Sample questions might present a scenario where an application currently queries BigQuery for every user request, causing unacceptable latency, and ask how to improve performance. The correct answer typically involves introducing Cloud Memorystore or another operational database rather than trying to optimize BigQuery for a use case it cannot support.
Other questions might describe cost problems from caching large datasets in Cloud Memorystore and ask for solutions. Understanding that BigQuery provides more economical storage for infrequently accessed data helps identify when to shift data between services.
The exam also covers architectural patterns like using Cloud Dataflow to move data from BigQuery into Cloud Memorystore for serving, or implementing cache invalidation strategies when source data changes. These patterns demonstrate understanding of how GCP services integrate rather than viewing each in isolation.
Conclusion
BigQuery vs Cloud Memorystore represents a choice between analytical depth and operational speed. BigQuery enables sophisticated analysis across massive datasets with queries that complete in seconds, making it ideal for business intelligence, machine learning, and historical analysis. Cloud Memorystore delivers microsecond access to frequently used data, supporting user-facing applications that require immediate responses.

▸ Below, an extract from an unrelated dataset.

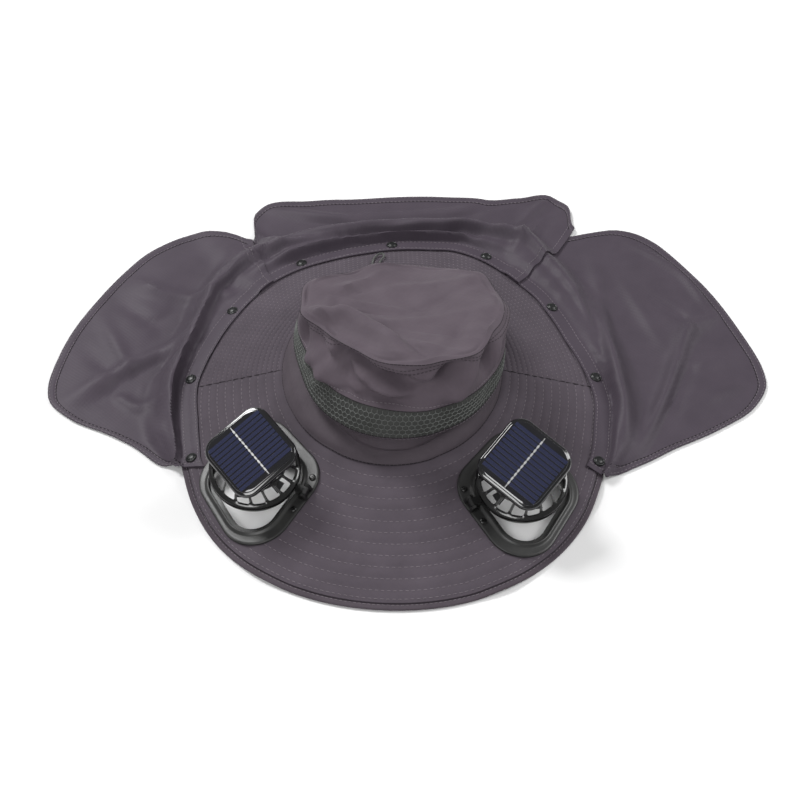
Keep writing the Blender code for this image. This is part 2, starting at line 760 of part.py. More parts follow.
def build_snaps():
    for k in range(SNAP_COUNT):
        line = SNAP_FIRST_ANGLE + (SNAP_LAST_ANGLE - SNAP_FIRST_ANGLE) * k / (SNAP_COUNT - 1)
        reach = STRIP_REACH * read_table(FLAP_FOLDS, 1, line) + SNAP_FROM_EDGE
        profile = (
            (SNAP_RADIUS, 0.0),
            (SNAP_RADIUS, 0.5 * SNAP_HEIGHT),
            (0.7 * SNAP_RADIUS, SNAP_HEIGHT),
        )
        snap = add_node("snap_%d" % (k + 1), turned(profile, 10), "snap_plastic")
        turn = math.degrees(SNAP_RADIUS / reach)
        places = ((0, 0), (0, SNAP_RADIUS), (0, -SNAP_RADIUS), (turn, 0), (-turn, 0))
        seats = []
        for off, further in places:
            seat = direction(line + off) * (reach + further)
            seat.z = strip_top(line + off, reach + further)
            seats.append(seat)
        slope = (seats[1] - seats[2]).normalized()
        up = slope.cross(seats[3] - seats[4]).normalized()
        frame = Matrix((slope, up.cross(slope), up)).transposed().to_4x4()
        rise = max((seat - seats[0]).dot(up) for seat in seats)
        snap.matrix_world = Matrix.Translation(seats[0] + up * (rise + GAP)) @ frame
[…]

The payment processor fraud detection scenario illustrates how both services solve different parts of the same problem. BigQuery analyzes historical patterns to develop detection strategies while Cloud Memorystore enables real-time transaction evaluation. Neither service could replace the other without sacrificing essential capabilities.
Thoughtful engineering means recognizing when to use each service and how they work together. Applications often need both analytical insights from BigQuery and operational speed from Cloud Memorystore. The key is understanding your access patterns, latency requirements, and data volumes, then selecting the storage layer that aligns with each specific need rather than forcing one service to handle workloads it was never designed to support.